### PROVIDED MATERIAL
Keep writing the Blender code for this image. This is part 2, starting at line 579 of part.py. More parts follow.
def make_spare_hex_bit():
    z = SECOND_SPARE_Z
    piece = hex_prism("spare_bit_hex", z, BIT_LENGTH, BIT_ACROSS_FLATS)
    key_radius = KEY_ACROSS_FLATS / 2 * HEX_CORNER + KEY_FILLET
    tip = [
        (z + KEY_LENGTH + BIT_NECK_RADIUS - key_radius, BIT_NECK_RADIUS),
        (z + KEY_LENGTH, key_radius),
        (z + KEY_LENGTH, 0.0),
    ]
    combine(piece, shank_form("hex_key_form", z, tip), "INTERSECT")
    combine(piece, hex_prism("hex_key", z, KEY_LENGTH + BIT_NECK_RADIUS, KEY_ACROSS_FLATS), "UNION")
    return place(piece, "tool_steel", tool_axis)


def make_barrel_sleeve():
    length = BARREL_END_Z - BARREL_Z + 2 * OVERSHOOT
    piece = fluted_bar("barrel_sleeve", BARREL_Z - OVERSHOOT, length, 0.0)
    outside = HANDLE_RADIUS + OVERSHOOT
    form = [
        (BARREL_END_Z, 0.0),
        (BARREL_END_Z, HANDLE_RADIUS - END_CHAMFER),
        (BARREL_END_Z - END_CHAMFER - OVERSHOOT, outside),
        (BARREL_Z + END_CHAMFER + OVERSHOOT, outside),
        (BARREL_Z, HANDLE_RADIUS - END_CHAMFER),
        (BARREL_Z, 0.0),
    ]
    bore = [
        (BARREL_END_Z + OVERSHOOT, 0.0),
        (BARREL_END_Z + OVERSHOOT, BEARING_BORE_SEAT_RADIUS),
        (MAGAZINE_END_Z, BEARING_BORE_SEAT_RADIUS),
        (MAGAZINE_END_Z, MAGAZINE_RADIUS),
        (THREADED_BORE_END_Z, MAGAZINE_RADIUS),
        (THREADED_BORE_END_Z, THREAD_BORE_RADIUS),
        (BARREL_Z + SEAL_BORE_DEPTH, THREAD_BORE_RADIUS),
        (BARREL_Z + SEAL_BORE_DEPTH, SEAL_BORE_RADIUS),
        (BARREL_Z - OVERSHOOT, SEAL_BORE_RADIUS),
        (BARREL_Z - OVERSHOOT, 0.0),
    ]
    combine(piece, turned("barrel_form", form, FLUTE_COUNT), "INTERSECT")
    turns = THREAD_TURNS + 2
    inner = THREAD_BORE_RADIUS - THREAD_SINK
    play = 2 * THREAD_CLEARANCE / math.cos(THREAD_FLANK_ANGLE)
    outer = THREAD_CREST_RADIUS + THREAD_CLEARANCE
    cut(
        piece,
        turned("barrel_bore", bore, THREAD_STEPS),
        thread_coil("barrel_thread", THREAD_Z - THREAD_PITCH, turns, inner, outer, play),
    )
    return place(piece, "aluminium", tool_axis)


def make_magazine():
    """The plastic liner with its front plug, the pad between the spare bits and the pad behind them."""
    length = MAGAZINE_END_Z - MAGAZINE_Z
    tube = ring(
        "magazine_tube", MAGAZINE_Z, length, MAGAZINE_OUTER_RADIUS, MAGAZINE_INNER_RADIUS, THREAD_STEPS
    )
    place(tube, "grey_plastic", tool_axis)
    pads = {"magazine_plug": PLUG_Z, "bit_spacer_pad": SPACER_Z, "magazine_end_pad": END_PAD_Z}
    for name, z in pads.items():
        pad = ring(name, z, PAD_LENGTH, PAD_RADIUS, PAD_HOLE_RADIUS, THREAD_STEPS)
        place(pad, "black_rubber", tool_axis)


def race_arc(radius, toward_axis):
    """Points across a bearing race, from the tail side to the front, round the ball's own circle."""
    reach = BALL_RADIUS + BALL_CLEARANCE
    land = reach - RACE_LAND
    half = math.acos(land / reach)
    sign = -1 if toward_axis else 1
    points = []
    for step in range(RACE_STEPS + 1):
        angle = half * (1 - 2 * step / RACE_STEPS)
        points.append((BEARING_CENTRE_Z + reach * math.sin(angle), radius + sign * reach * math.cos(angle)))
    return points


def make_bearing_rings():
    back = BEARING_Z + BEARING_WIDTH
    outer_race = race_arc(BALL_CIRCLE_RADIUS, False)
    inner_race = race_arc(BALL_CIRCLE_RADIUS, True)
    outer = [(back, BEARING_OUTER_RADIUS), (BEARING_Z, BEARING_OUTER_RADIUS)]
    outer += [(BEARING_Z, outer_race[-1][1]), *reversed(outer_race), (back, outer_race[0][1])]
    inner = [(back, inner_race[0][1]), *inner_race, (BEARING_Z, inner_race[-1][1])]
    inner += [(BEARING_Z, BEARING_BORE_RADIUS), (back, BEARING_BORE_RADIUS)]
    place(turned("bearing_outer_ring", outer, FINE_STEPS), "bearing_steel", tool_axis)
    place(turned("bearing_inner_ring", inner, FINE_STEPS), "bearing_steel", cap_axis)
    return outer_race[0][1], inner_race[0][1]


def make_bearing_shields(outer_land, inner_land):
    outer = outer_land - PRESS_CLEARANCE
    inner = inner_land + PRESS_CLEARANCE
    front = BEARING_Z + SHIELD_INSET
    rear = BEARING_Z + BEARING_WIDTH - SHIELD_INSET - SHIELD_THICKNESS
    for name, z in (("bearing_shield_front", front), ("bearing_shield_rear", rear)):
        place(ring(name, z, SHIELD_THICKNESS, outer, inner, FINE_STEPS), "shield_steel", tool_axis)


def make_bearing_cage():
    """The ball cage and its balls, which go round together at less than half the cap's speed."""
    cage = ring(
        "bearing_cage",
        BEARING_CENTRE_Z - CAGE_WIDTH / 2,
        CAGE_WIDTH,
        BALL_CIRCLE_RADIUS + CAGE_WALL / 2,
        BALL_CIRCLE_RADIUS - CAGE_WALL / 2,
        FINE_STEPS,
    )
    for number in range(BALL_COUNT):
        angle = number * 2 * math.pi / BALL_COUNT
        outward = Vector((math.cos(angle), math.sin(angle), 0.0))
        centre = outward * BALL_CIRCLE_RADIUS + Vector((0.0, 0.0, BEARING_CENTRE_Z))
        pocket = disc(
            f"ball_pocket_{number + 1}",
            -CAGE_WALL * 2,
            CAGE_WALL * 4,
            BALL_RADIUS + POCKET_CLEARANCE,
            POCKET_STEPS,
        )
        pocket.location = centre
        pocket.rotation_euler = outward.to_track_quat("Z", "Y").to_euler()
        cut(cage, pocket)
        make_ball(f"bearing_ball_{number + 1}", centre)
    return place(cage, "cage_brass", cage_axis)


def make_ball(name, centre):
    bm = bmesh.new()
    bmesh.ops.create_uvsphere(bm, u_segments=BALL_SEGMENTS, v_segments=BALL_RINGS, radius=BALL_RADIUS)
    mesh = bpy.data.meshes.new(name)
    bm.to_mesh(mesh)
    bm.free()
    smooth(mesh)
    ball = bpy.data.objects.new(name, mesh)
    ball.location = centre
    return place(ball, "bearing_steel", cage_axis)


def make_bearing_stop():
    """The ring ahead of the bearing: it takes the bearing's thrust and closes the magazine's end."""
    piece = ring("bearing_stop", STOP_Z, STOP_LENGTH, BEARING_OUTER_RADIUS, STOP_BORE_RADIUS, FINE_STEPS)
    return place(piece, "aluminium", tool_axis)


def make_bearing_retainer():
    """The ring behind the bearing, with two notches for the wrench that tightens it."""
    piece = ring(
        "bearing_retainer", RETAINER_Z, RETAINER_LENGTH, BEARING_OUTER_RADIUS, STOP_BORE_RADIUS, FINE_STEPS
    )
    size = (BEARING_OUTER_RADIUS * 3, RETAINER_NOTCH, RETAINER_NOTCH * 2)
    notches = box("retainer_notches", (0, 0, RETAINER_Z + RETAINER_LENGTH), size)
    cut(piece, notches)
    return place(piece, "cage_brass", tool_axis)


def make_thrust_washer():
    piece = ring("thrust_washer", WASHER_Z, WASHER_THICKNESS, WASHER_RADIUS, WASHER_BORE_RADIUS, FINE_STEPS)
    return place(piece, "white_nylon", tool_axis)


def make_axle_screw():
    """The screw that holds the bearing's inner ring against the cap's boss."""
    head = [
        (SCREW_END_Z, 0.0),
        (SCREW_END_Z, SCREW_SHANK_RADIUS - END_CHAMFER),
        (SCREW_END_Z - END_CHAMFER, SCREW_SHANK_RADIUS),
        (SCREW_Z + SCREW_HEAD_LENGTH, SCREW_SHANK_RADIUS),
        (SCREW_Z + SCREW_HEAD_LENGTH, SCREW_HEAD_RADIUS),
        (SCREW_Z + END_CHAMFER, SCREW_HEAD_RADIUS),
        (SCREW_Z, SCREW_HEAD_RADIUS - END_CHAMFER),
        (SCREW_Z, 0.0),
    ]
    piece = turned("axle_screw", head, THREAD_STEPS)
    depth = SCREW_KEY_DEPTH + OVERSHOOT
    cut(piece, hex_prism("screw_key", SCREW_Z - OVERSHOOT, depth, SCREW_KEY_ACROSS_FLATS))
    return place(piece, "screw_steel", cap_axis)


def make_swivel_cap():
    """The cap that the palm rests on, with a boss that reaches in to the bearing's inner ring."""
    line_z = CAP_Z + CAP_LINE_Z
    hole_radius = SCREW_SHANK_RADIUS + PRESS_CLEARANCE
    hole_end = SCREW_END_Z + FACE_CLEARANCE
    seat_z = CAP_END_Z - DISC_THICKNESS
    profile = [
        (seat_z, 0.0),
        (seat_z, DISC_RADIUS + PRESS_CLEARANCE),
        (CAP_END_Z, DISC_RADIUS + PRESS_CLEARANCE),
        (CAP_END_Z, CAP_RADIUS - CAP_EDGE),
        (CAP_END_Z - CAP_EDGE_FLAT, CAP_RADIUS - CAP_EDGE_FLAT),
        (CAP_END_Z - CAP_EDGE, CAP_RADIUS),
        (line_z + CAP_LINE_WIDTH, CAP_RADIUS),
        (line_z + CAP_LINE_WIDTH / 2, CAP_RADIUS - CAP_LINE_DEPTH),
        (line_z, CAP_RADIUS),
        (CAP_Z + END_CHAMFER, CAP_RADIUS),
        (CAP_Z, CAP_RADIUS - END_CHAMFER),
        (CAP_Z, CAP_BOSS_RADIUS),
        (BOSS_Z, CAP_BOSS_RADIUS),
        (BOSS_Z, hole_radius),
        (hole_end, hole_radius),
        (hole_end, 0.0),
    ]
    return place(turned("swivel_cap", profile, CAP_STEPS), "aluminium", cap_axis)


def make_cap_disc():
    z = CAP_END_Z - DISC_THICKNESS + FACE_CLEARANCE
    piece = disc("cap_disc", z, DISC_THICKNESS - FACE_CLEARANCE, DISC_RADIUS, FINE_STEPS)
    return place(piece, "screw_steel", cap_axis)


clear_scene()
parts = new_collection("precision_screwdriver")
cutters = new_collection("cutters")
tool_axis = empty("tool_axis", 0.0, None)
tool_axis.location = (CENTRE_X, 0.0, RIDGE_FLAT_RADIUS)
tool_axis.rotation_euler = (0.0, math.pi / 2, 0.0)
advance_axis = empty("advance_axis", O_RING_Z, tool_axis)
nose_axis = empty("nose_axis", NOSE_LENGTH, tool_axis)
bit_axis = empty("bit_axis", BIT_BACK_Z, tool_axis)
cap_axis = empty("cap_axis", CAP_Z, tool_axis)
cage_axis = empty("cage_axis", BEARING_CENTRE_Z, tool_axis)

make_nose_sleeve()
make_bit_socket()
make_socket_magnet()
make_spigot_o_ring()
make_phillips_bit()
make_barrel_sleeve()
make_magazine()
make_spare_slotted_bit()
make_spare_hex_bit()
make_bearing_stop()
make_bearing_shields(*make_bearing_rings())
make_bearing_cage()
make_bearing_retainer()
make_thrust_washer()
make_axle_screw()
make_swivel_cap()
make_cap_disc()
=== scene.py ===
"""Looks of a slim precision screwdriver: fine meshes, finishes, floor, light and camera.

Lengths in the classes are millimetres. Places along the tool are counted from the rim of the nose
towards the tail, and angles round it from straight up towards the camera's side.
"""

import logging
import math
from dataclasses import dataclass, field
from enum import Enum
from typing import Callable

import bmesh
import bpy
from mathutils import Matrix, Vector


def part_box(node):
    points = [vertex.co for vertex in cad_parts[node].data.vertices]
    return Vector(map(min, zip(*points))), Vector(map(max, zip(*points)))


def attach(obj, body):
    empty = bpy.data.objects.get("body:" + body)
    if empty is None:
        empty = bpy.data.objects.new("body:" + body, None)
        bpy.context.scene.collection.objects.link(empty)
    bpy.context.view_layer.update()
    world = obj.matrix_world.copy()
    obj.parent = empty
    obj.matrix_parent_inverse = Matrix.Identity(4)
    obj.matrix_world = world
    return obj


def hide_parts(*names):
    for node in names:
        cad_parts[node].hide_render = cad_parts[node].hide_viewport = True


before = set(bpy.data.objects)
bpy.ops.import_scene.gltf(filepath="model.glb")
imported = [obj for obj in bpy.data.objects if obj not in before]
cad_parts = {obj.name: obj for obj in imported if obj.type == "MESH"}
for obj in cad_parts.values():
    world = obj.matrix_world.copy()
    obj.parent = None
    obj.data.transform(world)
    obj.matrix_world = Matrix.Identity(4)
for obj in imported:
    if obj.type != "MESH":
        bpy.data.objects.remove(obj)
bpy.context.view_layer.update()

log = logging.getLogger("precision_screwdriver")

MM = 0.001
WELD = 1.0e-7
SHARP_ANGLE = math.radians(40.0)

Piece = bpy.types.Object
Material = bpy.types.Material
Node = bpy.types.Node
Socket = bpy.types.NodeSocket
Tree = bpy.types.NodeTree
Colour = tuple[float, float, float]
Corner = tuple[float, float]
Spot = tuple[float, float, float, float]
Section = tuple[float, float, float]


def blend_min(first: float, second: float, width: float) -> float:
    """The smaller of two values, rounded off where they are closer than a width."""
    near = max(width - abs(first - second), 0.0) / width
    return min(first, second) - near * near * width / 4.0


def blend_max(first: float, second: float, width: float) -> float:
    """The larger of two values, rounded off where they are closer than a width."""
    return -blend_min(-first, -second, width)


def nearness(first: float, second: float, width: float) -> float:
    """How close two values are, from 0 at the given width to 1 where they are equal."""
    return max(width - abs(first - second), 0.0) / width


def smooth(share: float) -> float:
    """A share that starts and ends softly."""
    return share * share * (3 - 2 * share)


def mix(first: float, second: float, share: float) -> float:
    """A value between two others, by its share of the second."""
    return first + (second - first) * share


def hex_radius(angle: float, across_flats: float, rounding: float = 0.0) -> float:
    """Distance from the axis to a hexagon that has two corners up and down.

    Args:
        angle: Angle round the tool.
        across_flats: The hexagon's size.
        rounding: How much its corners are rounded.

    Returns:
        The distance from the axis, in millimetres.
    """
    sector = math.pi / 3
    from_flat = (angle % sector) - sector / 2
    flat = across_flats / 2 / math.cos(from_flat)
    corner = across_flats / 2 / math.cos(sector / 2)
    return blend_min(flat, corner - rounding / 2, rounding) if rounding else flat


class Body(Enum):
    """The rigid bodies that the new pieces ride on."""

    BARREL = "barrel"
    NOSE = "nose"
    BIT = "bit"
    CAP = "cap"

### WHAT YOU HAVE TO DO
Which lines in the listing above hold the word "context"? Show each of them.

### CORRECT ANSWER
        bpy.context.scene.collection.objects.link(empty)
    bpy.context.view_layer.update()
bpy.context.view_layer.update()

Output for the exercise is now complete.